▶ [THE PROBLEM] Will you return, word for word, only the lines from the top of the data below down to and including the one with "return height *"?

::: RAW DATA :::

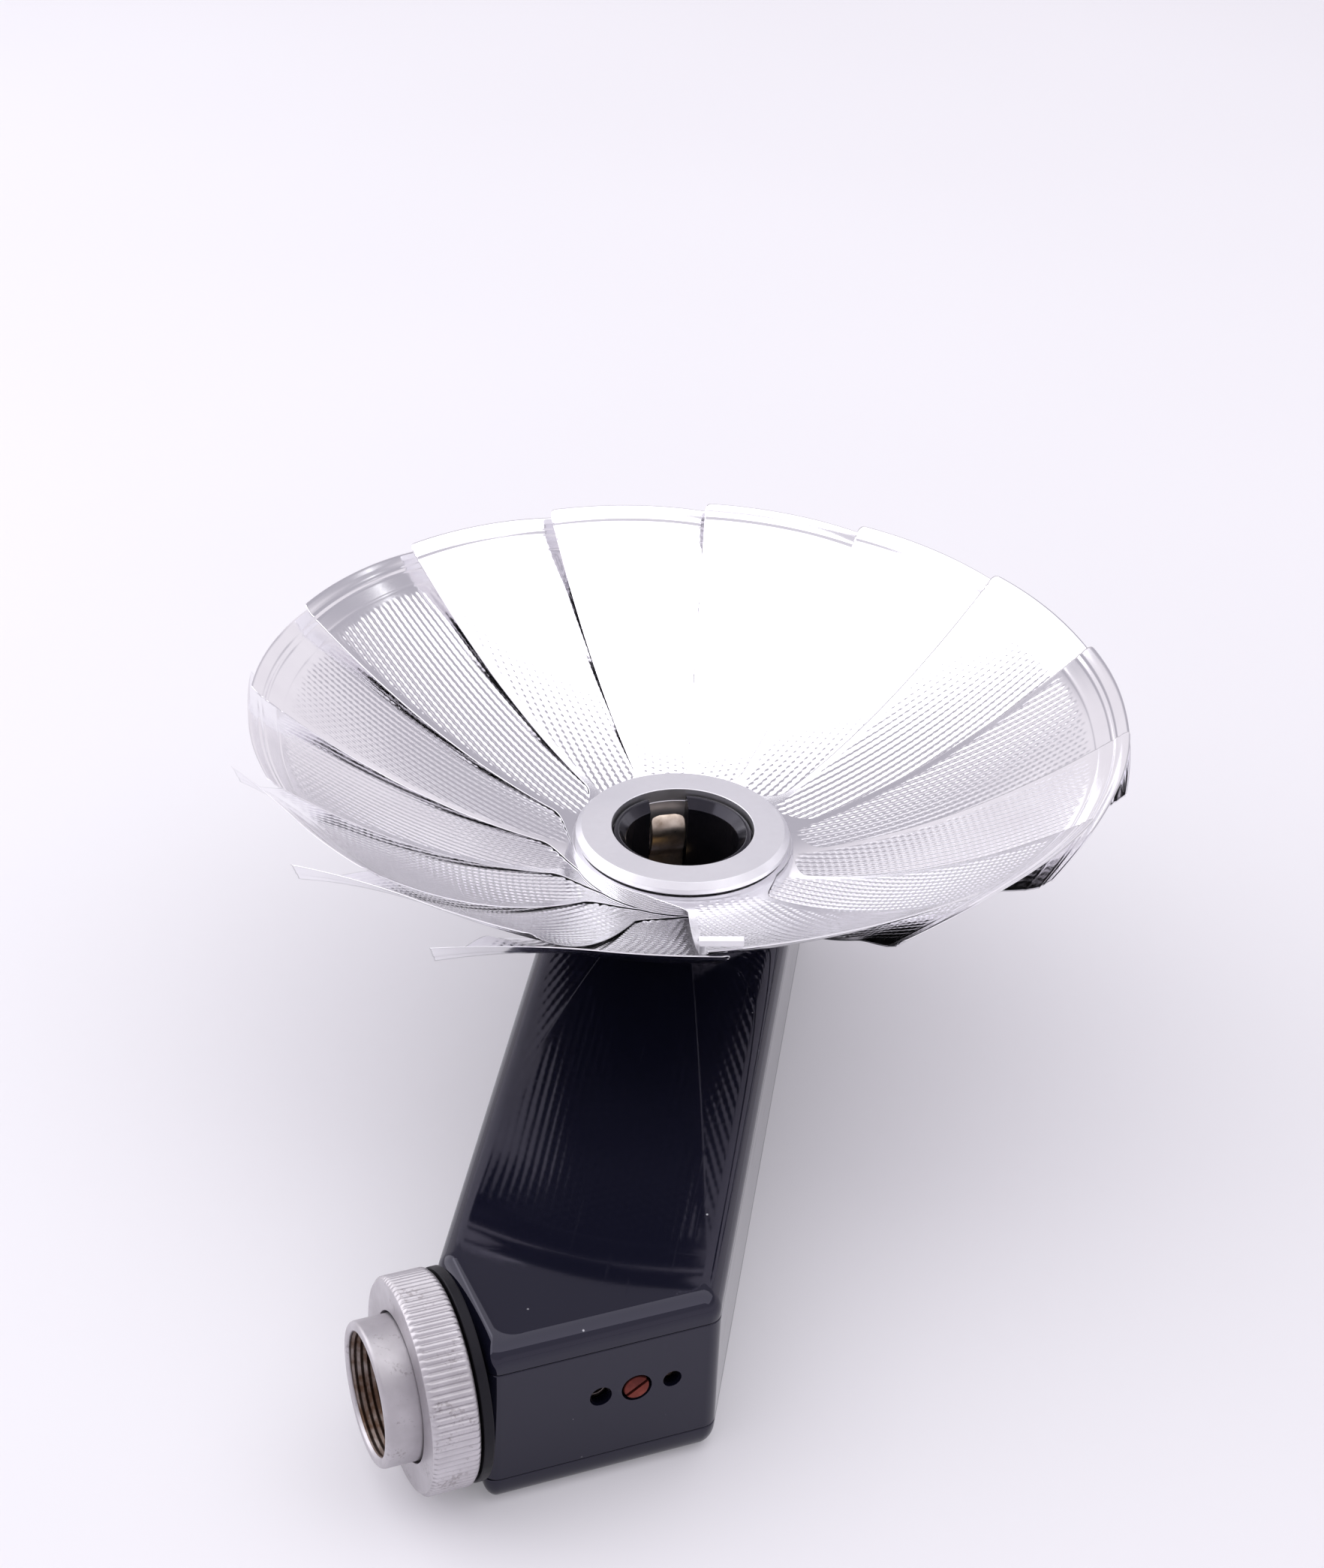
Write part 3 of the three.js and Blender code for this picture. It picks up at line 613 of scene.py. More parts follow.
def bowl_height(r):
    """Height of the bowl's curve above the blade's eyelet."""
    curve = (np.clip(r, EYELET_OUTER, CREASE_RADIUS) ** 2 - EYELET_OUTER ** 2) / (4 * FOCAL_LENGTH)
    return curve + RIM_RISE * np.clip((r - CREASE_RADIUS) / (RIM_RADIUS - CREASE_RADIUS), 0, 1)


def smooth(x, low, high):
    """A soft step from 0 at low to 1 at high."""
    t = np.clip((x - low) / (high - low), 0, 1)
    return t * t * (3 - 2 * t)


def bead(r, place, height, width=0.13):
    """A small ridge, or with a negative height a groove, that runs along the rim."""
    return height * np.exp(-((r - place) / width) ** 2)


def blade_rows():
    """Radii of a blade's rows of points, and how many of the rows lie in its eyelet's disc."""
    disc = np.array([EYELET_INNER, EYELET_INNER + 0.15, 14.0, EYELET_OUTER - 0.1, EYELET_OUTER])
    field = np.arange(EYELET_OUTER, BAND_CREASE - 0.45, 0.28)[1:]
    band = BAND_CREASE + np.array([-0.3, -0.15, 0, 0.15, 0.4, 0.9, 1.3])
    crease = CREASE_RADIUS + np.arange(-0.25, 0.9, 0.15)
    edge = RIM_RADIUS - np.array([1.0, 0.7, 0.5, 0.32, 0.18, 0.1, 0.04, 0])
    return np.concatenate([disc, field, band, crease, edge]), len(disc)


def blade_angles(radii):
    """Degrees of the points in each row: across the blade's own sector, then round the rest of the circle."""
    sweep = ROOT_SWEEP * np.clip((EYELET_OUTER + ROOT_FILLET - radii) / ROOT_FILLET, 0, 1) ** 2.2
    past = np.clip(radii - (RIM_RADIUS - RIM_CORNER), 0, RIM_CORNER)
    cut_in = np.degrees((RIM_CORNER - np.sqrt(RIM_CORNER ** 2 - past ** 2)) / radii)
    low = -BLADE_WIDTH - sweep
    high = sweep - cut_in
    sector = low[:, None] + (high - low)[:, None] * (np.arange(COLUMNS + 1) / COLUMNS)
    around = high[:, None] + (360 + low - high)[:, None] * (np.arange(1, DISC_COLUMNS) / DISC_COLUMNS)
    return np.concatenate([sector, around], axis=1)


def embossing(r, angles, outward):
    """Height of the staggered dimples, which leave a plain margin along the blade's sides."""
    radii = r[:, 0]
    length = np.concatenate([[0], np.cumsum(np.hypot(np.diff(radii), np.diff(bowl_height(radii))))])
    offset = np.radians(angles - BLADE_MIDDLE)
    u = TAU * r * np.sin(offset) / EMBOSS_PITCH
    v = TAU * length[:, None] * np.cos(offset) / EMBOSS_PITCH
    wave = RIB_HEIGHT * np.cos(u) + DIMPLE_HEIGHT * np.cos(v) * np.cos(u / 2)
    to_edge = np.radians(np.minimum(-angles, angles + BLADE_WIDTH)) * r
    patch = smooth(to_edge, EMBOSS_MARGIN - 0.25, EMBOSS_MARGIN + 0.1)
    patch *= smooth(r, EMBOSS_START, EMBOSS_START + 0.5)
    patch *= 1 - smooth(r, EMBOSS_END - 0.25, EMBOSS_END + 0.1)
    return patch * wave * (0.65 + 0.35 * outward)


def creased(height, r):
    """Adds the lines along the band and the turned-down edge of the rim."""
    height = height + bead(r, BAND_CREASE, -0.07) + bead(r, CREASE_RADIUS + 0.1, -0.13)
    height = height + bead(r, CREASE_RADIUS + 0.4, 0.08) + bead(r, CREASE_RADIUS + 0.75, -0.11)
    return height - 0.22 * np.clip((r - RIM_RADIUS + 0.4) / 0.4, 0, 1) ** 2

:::

▶ [ANSWER]
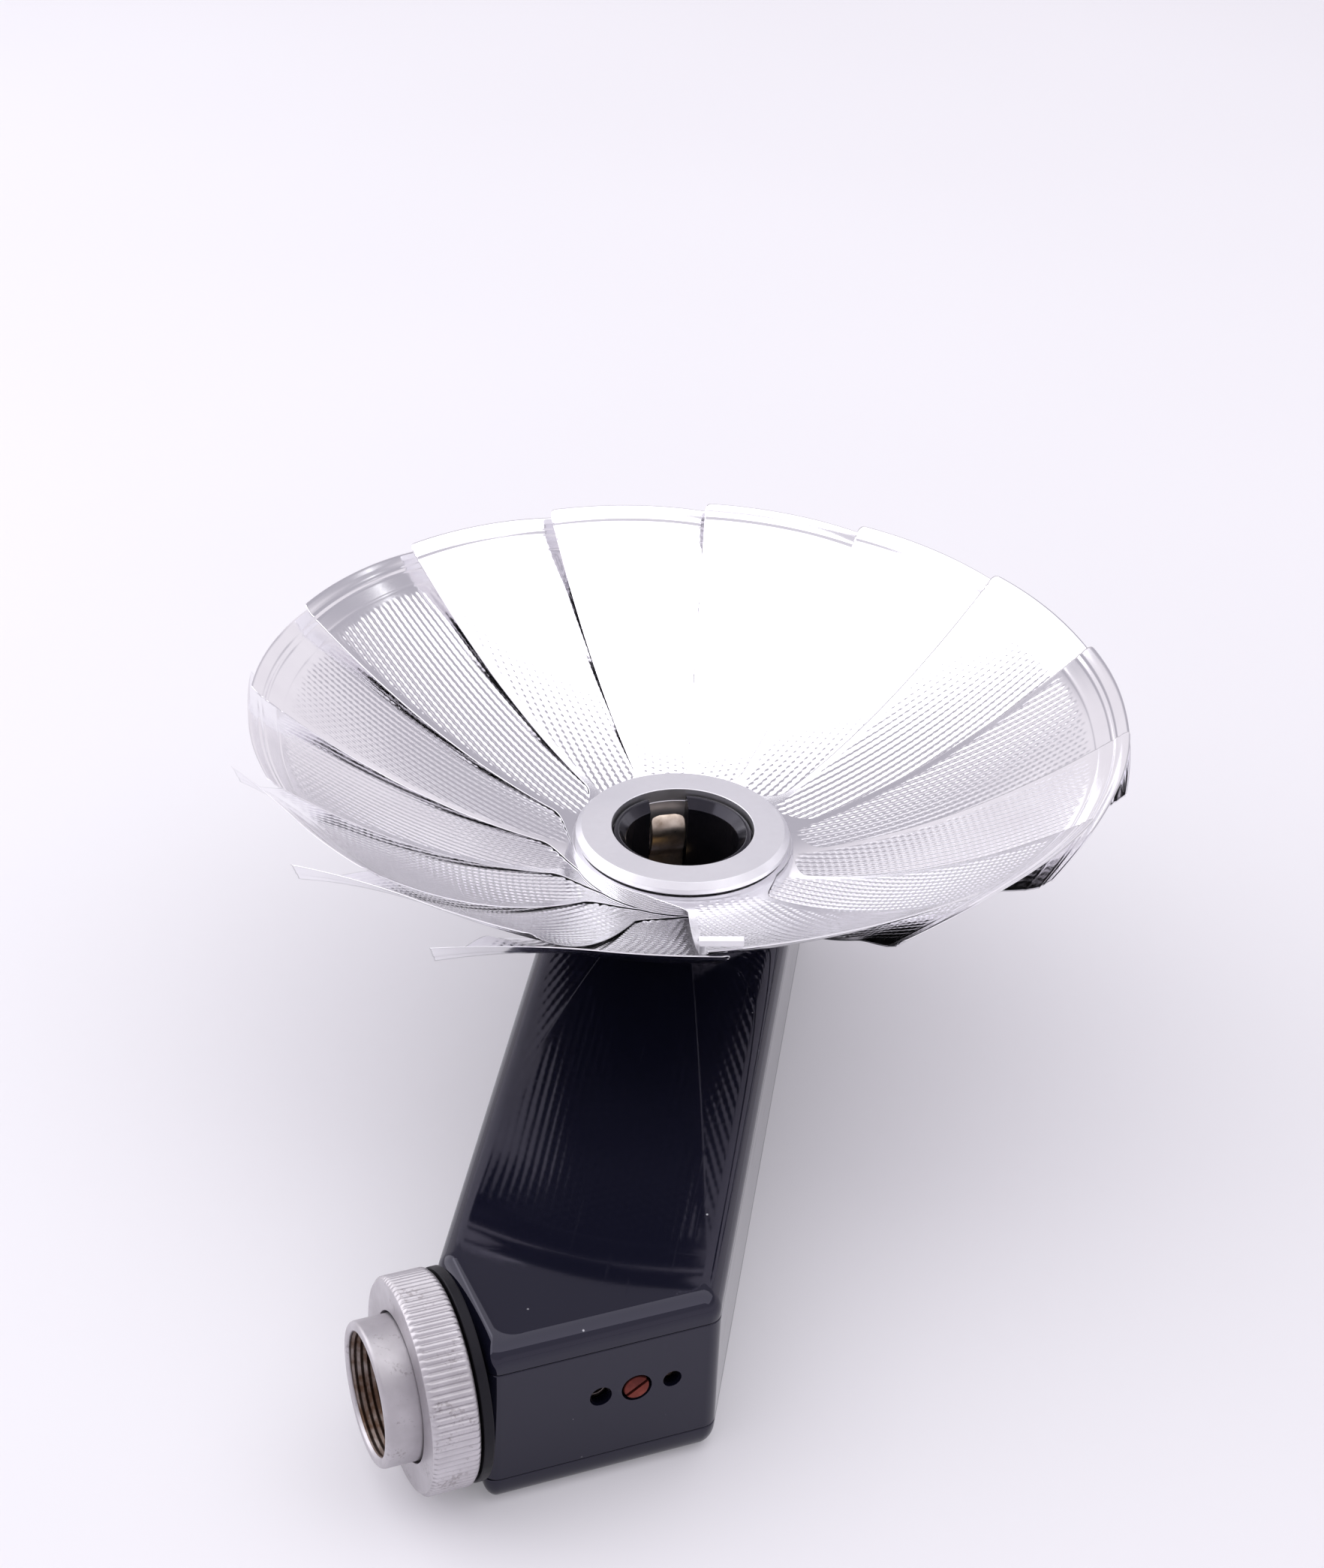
Write part 3 of the three.js and Blender code for this picture. It picks up at line 613 of scene.py. More parts follow.
def bowl_height(r):
    """Height of the bowl's curve above the blade's eyelet."""
    curve = (np.clip(r, EYELET_OUTER, CREASE_RADIUS) ** 2 - EYELET_OUTER ** 2) / (4 * FOCAL_LENGTH)
    return curve + RIM_RISE * np.clip((r - CREASE_RADIUS) / (RIM_RADIUS - CREASE_RADIUS), 0, 1)


def smooth(x, low, high):
    """A soft step from 0 at low to 1 at high."""
    t = np.clip((x - low) / (high - low), 0, 1)
    return t * t * (3 - 2 * t)


def bead(r, place, height, width=0.13):
    """A small ridge, or with a negative height a groove, that runs along the rim."""
    return height * np.exp(-((r - place) / width) ** 2)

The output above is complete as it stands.